On Tactics is a thinking man’s summary of the underlying principles of Western tactical level ground combat. (Friedman’s use of sexist language is even somewhat jarring to this old fashioned reviewer – it really should have been edited out). This book is essentially a well-reasoned discussion of the Principles of War coupled with an alternative scheme of Tactical Tenets. Friedman explains how the Principles of War can only ever offer guidelines for developing a soldier’s tactical knowledge and education, and that they should never be seen as a list of principles to be memorised by rote-learning that will always lead to victory in battle. Unfortunately he then offers his own list of nine Tactical Tenets in a convenient list. Much of what Friedman says is logical. The importance of deception, surprise, confusion and shock, i.e. the Mental Tenets, follows directly from the experiences of the US in the early 21st Century. As does the one Moral Tenet – moral cohesion. Friedman’s four Physical Tenets, manoeuver, mass, firepower and tempo, have been discussed since ancient times and, although exact wording and definitions have changed over time, they remain important tactical considerations. Just a word of warning however, the modern interpretation of these principals/tenets may have little to do with historical usage. For example mass as used in historical examples before the First World War has little to do with the contemporary view of mass – a dense column of infantry used to represent the tactical advantage of mass, but today such a body of troops is nothing more than a rich firepower target.

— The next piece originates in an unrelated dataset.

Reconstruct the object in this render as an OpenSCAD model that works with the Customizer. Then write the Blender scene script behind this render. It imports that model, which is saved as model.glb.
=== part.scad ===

Many of the other discussions in On Tactics, including those in the six Appendices, are valuable as thought bubbles. For example Friedman examines The Operational Level of War, the Centre of Gravity, Conventional vs Guerrilla Warfare, Training and Education, as well as the Principles of Planning. That I would generally agree with most of Friedman’s conclusions is probably a better reflection of the ideas published in professional journals and commonly discussed in doctrinal development circles within many Western armed forces over the last twenty years or so. As with much of this debate within the narrow confines of the military, many of the historical examples are stretched to conform with the products of common military training and education programmes – and may not necessarily support the stated outcomes. In accordance with this inherent prejudice, some might suggest common doctrinal approach, a number of Friedman’s historical examples are spurious – as such they do not prove or disprove his theories.
At the end of the day however we need to determine whether On Tactics is really a definitive work or not. I believe that Friedman remains confined within his own military dogma and thus ultimately fails to achieve what he sets out to achieve – a major contribution to the overarching theory of tactics for the Joint and single-service junior ranking leadership. I personally doubt that it is even possible to achieve such an outcome as a unified theory of tactics. For instance much of the application of sea power involves the use of constabulary and diplomatic operations in addition to blockade, protection of merchant shipping, sea lift, pre-positioning, and deterrents. Such activities involve numerous non-conflict activities or tactics, so in many ways sea power is as much about achieving missions without the use of force as it is fighting battles at sea or from the sea. It may require at least three such theories of tactics, one for each of the main environments – land, sea and air.
To explain, we need to recognise that the soldier’s perspective is not always true – land warfare is not always the key military force in a modern joint campaign. When Carl von Clausewitz wrote On War he essentially focused on a ground war and ignored sea power and maritime warfare completely. For more than 100 years sea and air power have not been mere auxiliaries to the land campaign. They have been major arbitrators of conflicts spread across the world. Friedman fails to understand that there is also a sailor’s perspective and an airman’s perspective and that any definitive tactical theory needs to identify and articulate these perspectives – let alone the cyber warrior’s, electronic warfare and/or information warrior’s perspectives. In the 21st Century we must accept that sea power can be the key military force in a joint campaign. Equally, if not more so, air power can be the key military force in a joint campaign.
That is not to suggest that the Principles of War should not apply to navies or air forces, rather they are as relevant to operations in the sea and air environments as they are to the land. The difference is that from the sea power or air power perspective they have their own historical examples and interpretation. Now the anthropologist within me needs to raise his head above water. There is another fundamental assumption that continues to underpin much of Western tactical thinking and that is the lack of understanding about non-state warfare. Much work was done on the anthropology of warfare in the 1960s and early 1970s which demonstrated that non-state or pre-state warfare was fundamentally different from state on state warfare. Clausewitz clearly thought in terms of state versus state war and the majority of Western military commentators continue to think along the same lines. Friedman is one more who follows this school of thought – for him guerrilla warfare tactics are the same as regular warfare tactics on a smaller scale. Historically and from a social anthropology perspective non-state warfare differs significantly from state warfare – its organisation is simplified as every person is a potential warrior and there are no military units as such only leaders and followers. Non-state warfare has historically had much different objectives and definitions of success/victory than state vs state warfare. After fighting for almost twenty years against non-state fighters it would seem reasonable that the Western militaries would have given priority to the modern study of the anthropology of warfare in an effort to better understand the theory of tactics from the perspective of our most dangerous enemies. Once again such work remains on the periphery and is largely ignored by modern studies on war. It is my belief that a paradigm shift is long overdue.
On Tactics is a well written work on the theory of ground tactics. Unfortunately it offers more versions of the same old Principles of War just in a contemporary form. The audience of military doctrine developers who suffer from group-think will appreciate its contents. Anyone looking for a revolutionary challenge to the Western approach to war, or for a comprehensive book on tactics that includes naval and air tactics, will need to look elsewhere.